Perl 3 figures out how to interpolate strings at run time: It would
get to the part of your program that constructed the string, and then
it would look through the string for things to interpolate. This
means that in
for (1 .. 1_000_000) { print "mjd@plover.com\n" }
Perl 3 will look through the string for things that look like arrays,
see `@plover', and decide (not) to interpolate, over and over, one
million times. Clearly this is horribly inefficient because the
string never changes; it's better to figure out how to parse the
string all at once, at compile time, and figure out how to do the
interpolation then, and not to worry about it again.
But there's a problem with that. Perl 3 would decide whether or not
to interpolate `@plover' based on whether or not you had used the
`@plover' array somewhere else in the program. It could do this
because it was making the decision at run time, after it had already
seen and compiled the entire program. But if you want to make the
decision earlier, at compile time, you run into difficulties: If the
Perl 5 compiler sees
print "From: mjd@plover.com\n";
on line 3, how can it know in advance whether or not the array
`@plover' will be mentioned on line 997 when it hasn't read that far
yet? Obviously it can't. You might think it could solve the problem
by reading ahead, but it can't do that either, because `@plover' might
not be mentioned in the file at all, but rather in some other file
that is loaded in by `do' or `require' much later on, when the program
is actually running. So the old rule is unworkable; the information
about whether or not `@plover' is used somewhere simply isn't
available at compile time
Since the rule had to change anyway, the authors of Perl decided to
make it simpler: `@plover' would *always* be interpolated in a
double-quoted string, unless there was a backslash before it.

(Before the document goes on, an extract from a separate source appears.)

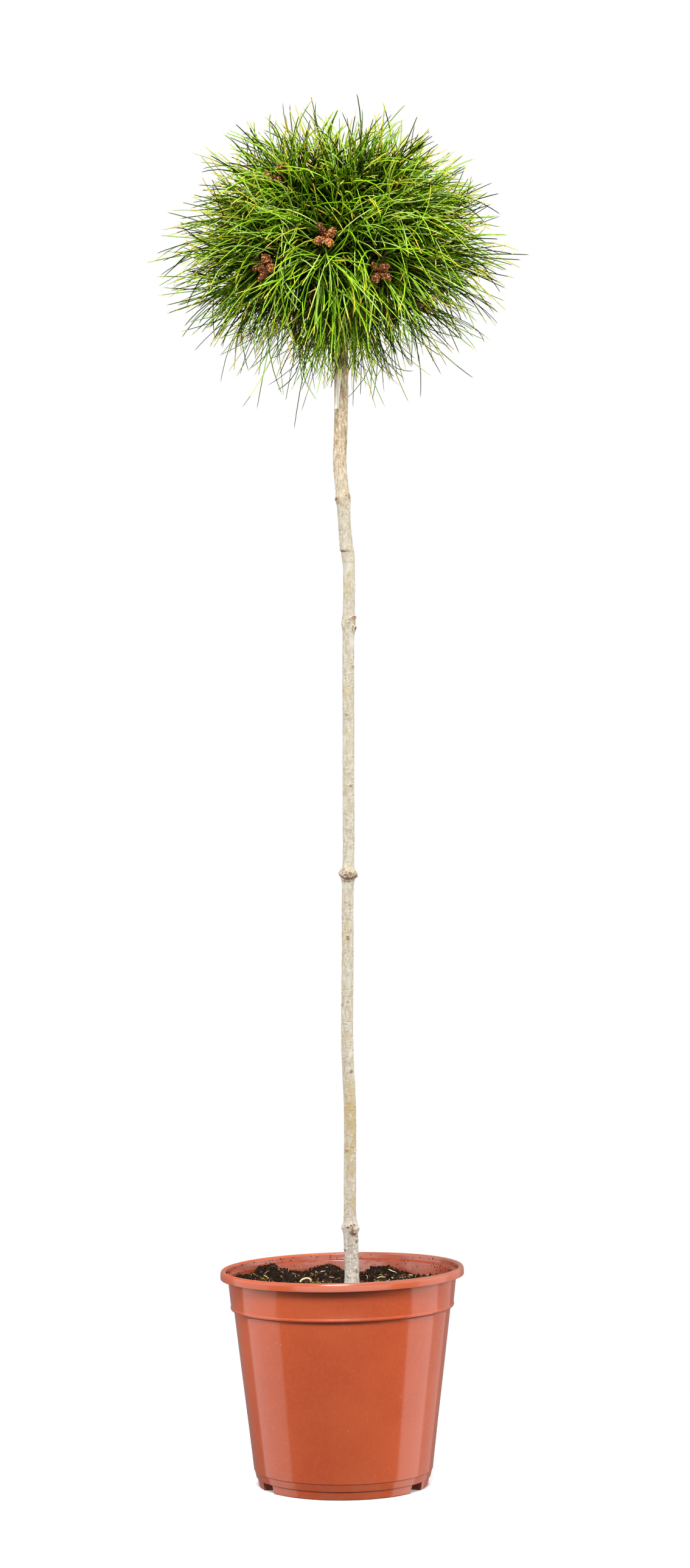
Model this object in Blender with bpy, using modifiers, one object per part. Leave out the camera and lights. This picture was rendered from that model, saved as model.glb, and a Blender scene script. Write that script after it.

Unfortunately, this simple rule was a substantial change from Perl 3
and Perl 4, and a complete change from Perl 1 and Perl 2. It couldn't
be implemented right away, because doing so would break thousands of
old programs. For example, the line
print "From: mjd@plover.com\n";
which would print everything literally in every version of Perl up
through Perl 4, would instead print
From: mjd.com
with the new rule, because the nonexistent empty array `@plover' would
be interpolated. Any program that depended on the old behavior sould
change its output, and worse, the change would be *silent*, which
means that it would be undiagnosed; you wouldn't know anything was
wrong until you suddently started getting mysteriously broken output
from a program that used to work.
Obviously, silently breaking thousands of old programs that had worked
for years and years was not a viable option. But they had to be
broken, because the old rule just wouldn't work any more. So the only
option was to break them audibly instead of silently.
Perl 5 will *always* interpolate arrays in double-quoted strings,
unless they're preceded by a backslash. But it has to worry that
perhaps it's compiling an old program from Perl 4 or earlier that
didn't want the interpolation to occur. When it sees something like
print "From: mjd@plover.com\n";
it has to make a decision about whether interpolation is safe or not.

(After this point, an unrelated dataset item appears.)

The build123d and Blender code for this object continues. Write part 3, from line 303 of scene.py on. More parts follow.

If it has seen you use `@plover' already in the part of the program
that
it has already compiled, it can safely assume that `@plover' should
ber interpolated, because that's what Perl 3 would have done; Perl 5
and Perl 3 behaviours are the same in that case. But if it hasn't
seen you mention `@plover' earlier, it can't be sure, because Perl 3
would have chosen to interpolate or not based on whether `@plover'
appeared later, and it doesn't know yet what Perl 3 would have seen
later on. So rather than
finish the compilation and leave you with a program that might produce
the wrong output, it gives up and says
In string, @plover now must be written as \@plover at ...
and refuses to run your program until you've cleared up the
ambiguity. If you don't want any interpolation, you have to insert
the backslash. If you *do* want interpolation, you have to find some
way to warn the compiler that you're planning to use the array
`@plover' before you actually do use it. All you have to do is
mention it somehow. Saying this:
$plover[17] = 'Semipalmated'
will do, and so will this
@plover = ();
If you don't have a real reason to mention the array in advance, you
can `declare' it at the top of your program by saying this:
use vars '@plover';
Any of these will warn the compiler that `@plover' is a real array, so
it knows that interpolating it into strings is safe, because any
version of Perl back to Perl 3 would have done the same thing.
Someday, when all Perl 4 programs buried safely in the La Brea tar
pits, this error message might be removed, and Perl will just assume
that all strings that contain @ signs will interpolate arrays, and
that everyone who wants a literal @ sign in a string will always
precede it with a backslash. But for now, the world is still full of
good Perl 4 code that works and works well, and it can't be silently
ruined.
Now let's return the the questions I posed at the beginning of the
article.
"Since Perl knows that the backslash is missing,
why doesn't it just put it in for you?"
It doesn't really know that it's missing; it's not sure if you wanted
the array to be interpolated or not.
"And why is it required anyway?"
Because starting with Perl 5, @array in a double-quoted string
*always* interpolates the array. To prevent this, you must use the
backslash.
"And how come Perl doesn't deliver that message consistently?"
If you happened to mention the array before you mentioned the string,
Perl can be sure that nothing will break if it interpolates the array
into the string, so it goes ahead and does that. But if not, it can't
be sure, and it has to take the safe route and warn you that something
might be wrong.
Finally:
"What can I do to fix it?"
If you wanted the array to be interpolated, then declare it at the top
of your program with `use vars'.
If not, put a backslash before the @ sign.